I is for (re) Invention
Not gonna lie...I was feeling a little bit stuck today, not only with this letter, but also with my theme. So many of the words I want to write about overlap in terms of content, and I don't want these posts to be the same thing said twenty-six different ways.
I was thinking I might do some sort of all about me (all about I) write-up for this letter, but that stalled too. My daughter came into the room while I sat frozen at the keyboard, and I asked her to tell me something about myself that I might not have talked about here, and she said, 'you developed a love of adventure later in life'.
Hmmm. Do I love adventure?
I said I think the word is overused and also I've decided I'm actually not someone who loves adventure. That currently there is no great big thing I feel inspired to see-do-accomplish, and she said that's because I've spent the past twenty years seeing-doing-accomplishing, and now I'm living a more settled life and I haven't quite figured out how to do that, or even how a quiet life should look.

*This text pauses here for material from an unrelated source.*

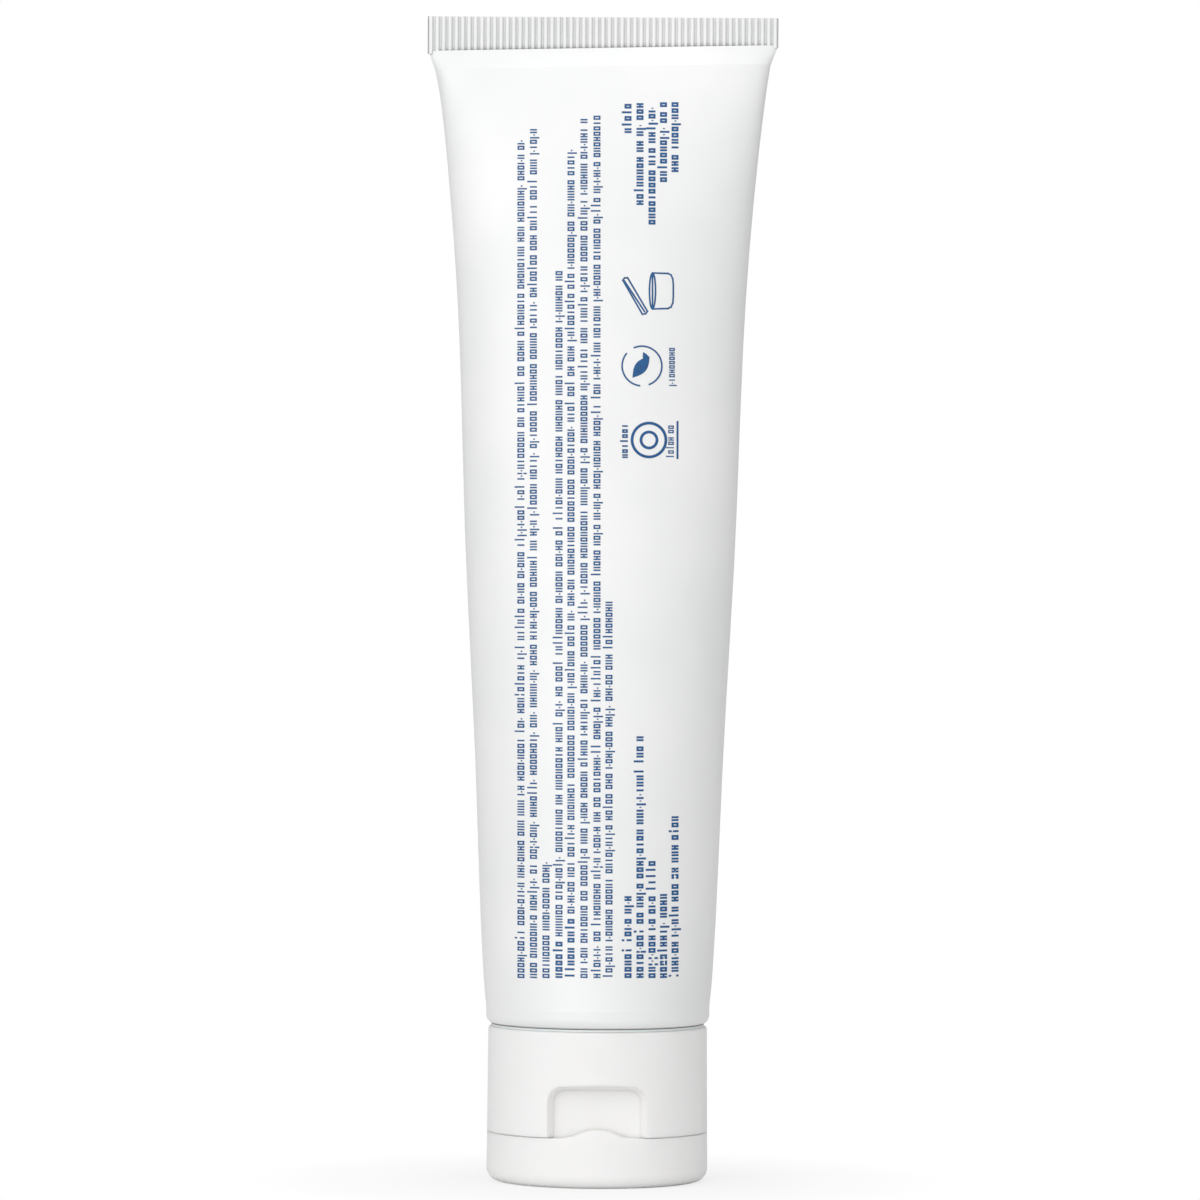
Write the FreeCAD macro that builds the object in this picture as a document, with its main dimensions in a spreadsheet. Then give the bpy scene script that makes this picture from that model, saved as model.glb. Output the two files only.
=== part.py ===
"""A squeeze tube of toothpaste standing on its closed flip-top cap, in millimetres.

The origin is the centre of the lid's flat face, which the tube stands on, and +Z runs up the tube
to its crimped end. The crimp is wide along X, and the thumb recess of the cap faces -Y.
"""
import FreeCAD, Part
import math
import os
import Sketcher

Vector = FreeCAD.Vector

doc = FreeCAD.newDocument("toothpaste_tube")

# Driving dimensions

SIZES = [
    ("barrel_diameter", 38, "round end of the sleeve, before it flattens"),
    ("tube_height", 198, "floor to the top of the crimp"),
    ("sleeve_wall", 0.5, "laminate of the sleeve"),
    ("sleeve_base_round", 1.6, "corner where the sleeve turns in under the shoulder"),
    ("sleeve_turn_in", 3, "how far the sleeve reaches in under the shoulder"),
    ("low_height", 36, "level of the first section above the shoulder"),
    ("low_spread", 0.05, "flattening there: 0 is round and 1 is flat"),
    ("belly_height", 70, "level of the fullest part of the sleeve"),
    ("belly_spread", 0.187, "flattening there"),
    ("middle_spread", 0.372, "flattening half way between the belly and the upper section"),
    ("middle_fullness", 2.1, "squareness of the oval there: 2 is an ellipse"),
    ("upper_drop", 48, "upper section, down from the top of the crimp"),
    ("upper_spread", 0.512, "flattening there"),
    ("upper_fullness", 2.25, "squareness there"),
    ("flare_drop", 26, "start of the flare, down from the top of the crimp"),
    ("flare_spread", 0.672, "flattening there"),
    ("flare_fullness", 2.6, "squareness there"),
    ("wedge_drop", 14.5, "wedge under the crimp, down from the top of the crimp"),
    ("wedge_spread", 0.79, "flattening there"),
    ("wedge_fullness", 3, "squareness there"),
    ("ear_drop", 8.6, "neck under the crimp's ears, down from the top of the crimp"),
    ("ear_spread", 0.88, "flattening there"),
    ("ear_fullness", 3.4, "squareness there"),
    ("crimp_height_left", 4.6, "height of the crimp at its -X end"),
    ("crimp_height_right", 5.9, "height of the crimp at its +X end"),
    ("crimp_web", 0.72, "both walls pressed together, between the ribs"),
    ("rib_pitch", 1.085, "spacing of the crimp's ribs"),
    ("rib_depth", 0.24, "height of a rib over its groove"),
    ("root_fullness", 4, "squareness of the closed walls at the crimp"),
    ("root_inset", 0.15, "how far those walls stay in from the crimp's sides"),
    ("root_cover", 0.12, "how far they stand over the ribs"),
    ("rib_overlap", 0.5, "how far the ribs run down into the closed walls"),
    ("neck_closure", 1.5, "stretch under the crimp's neck where the walls already meet"),
    ("paste_gap", 0.1, "clearance between the paste and the walls"),
    ("paste_headroom", 4, "space without paste below the crimp's neck"),
    ("neck_diameter", 15.8, "outside of the neck"),
    ("neck_bore", 10.6, "inside of the neck"),
    ("shoulder_slope", 22, "angle of the shoulder to the floor, in degrees"),
    ("shoulder_wall", 1.6, "thickness of the shoulder"),
    ("shoulder_collar", 2.2, "rim of the shoulder that stands inside the sleeve"),
    ("collar_wall", 1.1, "thickness of that rim"),
    ("bond_gap", 0.05, "between the shoulder and the sleeve"),
    ("foot_margin", 0.3, "round stretch of the sleeve above the rim of the shoulder"),
    ("cap_height", 26.3, "floor to the rim of the closed cap"),
    ("rim_step", 0.4, "how far the cap's rim stands in from the sleeve"),
    ("cap_draft", 0.2, "how much the cap widens from its rim to the floor, on each side"),
    ("cap_wall", 1.4, "outer wall of the cap and the lid"),
    ("cap_rim_round", 0.45, "edge of the cap's rim"),
    ("rim_gap", 0.35, "between the cap's rim and the sleeve"),
    ("parting_height", 8.45, "floor to the line between the lid and the cap"),
    ("parting_gap", 0.08, "between the closed lid and the cap"),
    ("parting_chamfer", 0.1, "broken edges on both sides of that line"),
    ("deck_wall", 1.5, "deck across the cap"),
    ("land_height", 1, "raised land of the deck, which locates the lid"),
    ("lid_clearance", 0.3, "between the land and the lid's wall"),
    ("thread_clearance", 0.25, "between the neck and the cap's inner collar"),
    ("thread_collar_wall", 1.6, "wall of that collar"),
    ("thread_collar_height", 11.5, "reach of that collar above the deck"),
    ("mouth_clearance", 0.2, "between the neck's mouth and the deck"),
    ("nozzle_diameter", 9, "spout in the middle of the deck"),
    ("nozzle_height", 3, "reach of the spout from the land"),
    ("nozzle_round", 0.5, "edge of the spout"),
    ("orifice_diameter", 5.2, "hole through the spout"),
    ("recess_width", 18.6, "thumb recess at the cap's surface"),
    ("recess_floor_width", 14.6, "thumb recess at its floor"),
    ("recess_height", 8.9, "thumb recess above the parting line"),
    ("recess_floor_height", 7.9, "the same at its floor"),
    ("recess_depth", 4.1, "floor of the recess below the round of the cap"),
    ("recess_corner", 3, "upper corners of the recess"),
    ("recess_floor_corner", 2, "upper corners of its floor"),
    ("recess_wall", 1.2, "wall behind the recess"),
    ("lid_plate", 1.6, "flat plate of the lid"),
    ("lid_edge_round", 2.3, "edge of the lid at the floor"),
    ("thumb_arch_width", 12.8, "arch on the lid that the thumb catches"),
    ("thumb_arch_rise", 1.45, "height of that arch"),
    ("ledge_clearance", 0.3, "between the lid's ledge and the recess floor"),
    ("plug_clearance", 0.35, "between the lid's plug and the orifice"),
    ("plug_entry", 1.4, "how far the plug enters the orifice"),
    ("plug_chamfer", 0.4, "tip of the plug"),
    ("hinge_width", 12, "flat at the back of the cap that carries the hinge"),
    ("hinge_web_width", 9, "thin web between the lid and the cap"),
    ("hinge_web_wall", 0.45, "thickness of that web"),
    ("hinge_web_gap", 0.02, "half of the fold line in the web"),
    ("hinge_groove", 0.5, "groove beside the web, on each side of the parting line"),
    ("fuse_overlap", 0.1, "how far joined shapes reach into each other"),
    ("tool_overrun", 1, "how far cutting shapes run past what they cut"),
]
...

She reminded me we never really put down roots. We squatted with tent pegs, embraced people and places and experiences for a year or two or six, then yanked up those pegs and set up camp somewhere new.
There was always something new.
And now we are settled. We have roots taking hold, and I'm once again feeling the need to re-invent myself for the season I'm in.
Like every season I've walked through, but this one looks more, for lack of a better word, ordinary. My kids are launched. In fact, they're more than launched. They're college graduates, married women, mothers of little ones living their own adventure.
When I told my daughter I thought the word was overused she said, 'well I think romanticizing the little things we do to make a house a home, to make motherhood feel less mundane, to make the ordinary feel special is a good thing.'
She's right. Call the life you're living an adventure and an adventure it will be.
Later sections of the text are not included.